16.    At the global level, there is a severe democratic deficit in Internet governance. Appropriate platforms and mechanisms for global governance of the Internet, that are democratic and participative, must be established urgently. These must be anchored to the UN system, and include explicit provisions to design and enable innovative methods for ongoing and deep participation of non-governmental actors in policy making processes. Participating non-governmental actors must in turn be subject to appropriate transparency requirements, in particular regarding sources of funding, membership and decision-making processes.

17.    The right to make Internet-related public policies must lie only with those who legitimately and directly represent people. While there is a pressing need to deepen democracy through innovative methods of participatory democracy, these cannot include – in the name of multi-stakeholderism – new kinds of formal political power for corporate or partisan interests.

18.    Governance systems must be based on the recognition that the Internet has an impact on society that the technical community, with its singular focus on technical issues, lacks the legitimacy to determine.

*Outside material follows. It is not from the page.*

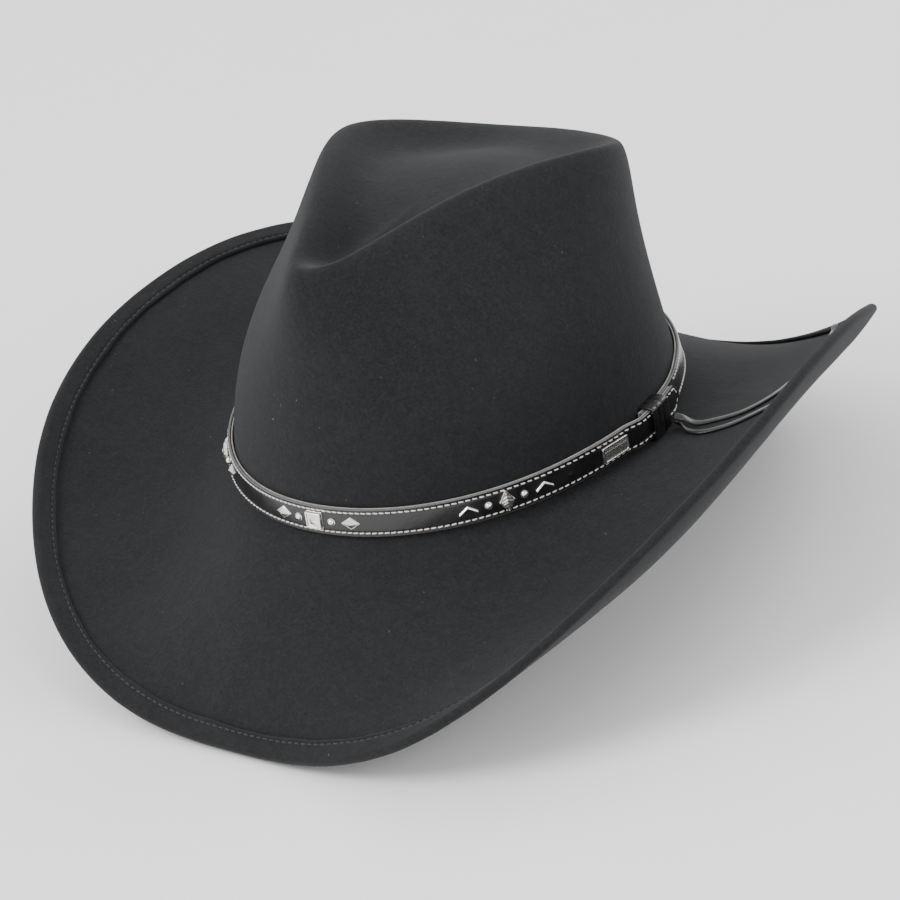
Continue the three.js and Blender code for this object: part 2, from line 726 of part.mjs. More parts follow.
// A flat strip bent once to a point.
function chevronStud() {
  const half = 4;
  const foot = -1.6;
  const peak = 1.1;
  const limb = 1.15;
  const outline = new THREE.Shape();
  outline.moveTo(-half, foot);
  outline.lineTo(0, peak);
  outline.lineTo(half, foot);
  outline.lineTo(half, foot + limb);
  outline.lineTo(0, peak + limb);
  outline.lineTo(-half, foot + limb);
  return new THREE.ExtrudeGeometry(outline, { depth: 1.1, bevelEnabled: false });
}

function plateShape() {
  const halfLength = 7.3;
  const halfWidth = 3.7;
  const outline = new THREE.Shape();
  roundedBox(outline, -halfLength, -halfWidth, halfLength, halfWidth, 0.8);
  return new THREE.ExtrudeGeometry(outline, { depth: 1, bevelEnabled: false });
}

// Each group: its name, its path angle, and its studs as [name, shape, offset in degrees].
const SQUARE_GROUP = [
  ["diamond_a", diamondStud, -10.7],
  ["ball_a", ballStud, -5.2],
  ["square", squareStud, 0],
  ["ball_b", ballStud, 5.2],
  ["diamond_b", diamondStud, 10.7],
];
const RHOMBUS_GROUP = [
  ["chevron_a", chevronStud, -9.2],
  ["ball_a", ballStud, -4.3],
  ["rhombus", rhombusStud, 0],
  ["ball_b", ballStud, 4.3],
  ["chevron_b", chevronStud, 9.2],
];
const CONCHO_GROUP = [
  ["diamond_a", diamondStud, -10.2],
  ["ball_a", ballStud, -5],
  ["concho", conchoStud, 0],
  ["ball_b", ballStud, 5],
  ["diamond_b", diamondStud, 10.2],
];
const STUD_GROUPS = [
  ["front", 4, SQUARE_GROUP],
  ["left", 53.5, RHOMBUS_GROUP],
  ["rear", 160, CONCHO_GROUP],
  ["rear_right", 211, RHOMBUS_GROUP],
  ["right", 262, SQUARE_GROUP],
  ["front_right", 312, CONCHO_GROUP],
];
const STUD_PROUD = PLY + TOUCHING_GAP;
const COVERS_THREAD = [rhombusStud, conchoStud];
const PLATE_ANGLE = 82;

// Path angles run from the strap's hidden end, so the front stations come a full turn later.
function pathAngle(angle) {
  return angle < PATH_START ? angle + 360 : angle;
}

STUD_GROUPS.forEach(([group, angle, studs]) => {
  studs.forEach(([name, shape, offset]) => {
    const stud = addMesh(hatband, `stud_${group}_${name}`, shape(), "silver");
    const lift = COVERS_THREAD.includes(shape) ? OVER_THREAD_LIFT : 0;
    placeOnStrap(stud, pathAngle(angle + offset), STUD_PROUD + lift, STRAP_WIDTH / 2);
  });
});

const plate = addMesh(hatband, "plate", plateShape(), "silver");
placeOnStrap(plate, pathAngle(PLATE_ANGLE), STUD_PROUD + PLATE_LIFT, STRAP_WIDTH / 2);

const hat = new THREE.Group();
hat.add(hatBody, hatband);
export default hat;
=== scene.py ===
# Western hat: detailed felt, leather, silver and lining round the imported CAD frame.
# The shape functions work in millimetres, in the row frame; objects are built in metres.
import math

import bmesh
import bpy
import numpy as np
from mathutils import Matrix, Vector, noise


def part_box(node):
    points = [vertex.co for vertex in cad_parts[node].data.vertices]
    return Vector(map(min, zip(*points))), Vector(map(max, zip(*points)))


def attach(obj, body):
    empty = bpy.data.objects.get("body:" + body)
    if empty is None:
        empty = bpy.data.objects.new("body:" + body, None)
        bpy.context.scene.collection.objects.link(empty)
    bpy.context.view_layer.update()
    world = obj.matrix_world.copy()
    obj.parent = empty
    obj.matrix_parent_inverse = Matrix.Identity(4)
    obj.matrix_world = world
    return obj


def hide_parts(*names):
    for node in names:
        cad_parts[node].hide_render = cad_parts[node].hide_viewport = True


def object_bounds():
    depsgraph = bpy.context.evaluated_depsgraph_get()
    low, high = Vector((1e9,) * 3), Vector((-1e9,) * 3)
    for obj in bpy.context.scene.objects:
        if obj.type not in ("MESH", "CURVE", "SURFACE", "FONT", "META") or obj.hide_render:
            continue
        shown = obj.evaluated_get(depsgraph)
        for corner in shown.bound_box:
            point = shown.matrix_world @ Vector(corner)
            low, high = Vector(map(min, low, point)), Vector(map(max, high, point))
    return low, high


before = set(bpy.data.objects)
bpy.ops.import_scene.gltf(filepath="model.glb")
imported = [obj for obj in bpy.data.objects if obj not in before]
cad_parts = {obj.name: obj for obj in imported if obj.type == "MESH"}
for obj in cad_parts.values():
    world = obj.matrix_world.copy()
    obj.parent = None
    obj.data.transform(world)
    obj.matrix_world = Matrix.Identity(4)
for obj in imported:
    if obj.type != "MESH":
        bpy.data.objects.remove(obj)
cad_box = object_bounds()
MM = 0.001
DEG = math.pi / 180
UP = np.array([0.0, 0.0, 1.0])

# ------------------------------------------------------------------ camera
CAMERA_AZIMUTH = 42
CAMERA_ELEVATION = 27
CAMERA_ROLL = -11.2
CAMERA_DISTANCE = 1.887
CAMERA_LENS = 175
CAMERA_SHIFT = (-0.0072, -0.0374)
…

19.    The laws of any one country or one group of countries cannot control or constitute international technical and public policy governance structures. Management of critical resources of the Internet must be internationalised. Current control by the US of the DNS/root zone must thus be replaced by a new transparent, accountable and internationally representative institution responsible for the oversight of critical Internet resource management functions.

20.  Every country must have the right to connect to the Internet. No country can have the unilateral ability to disconnect another country or a region from the Internet.

21.  The rights of individuals and states must be articulated and protected with regard to the Internet including through the creation of appropriate enforcement mechanisms. Such mechanisms are required at both the domestic and international levels, and should include dispute resolution mechanisms.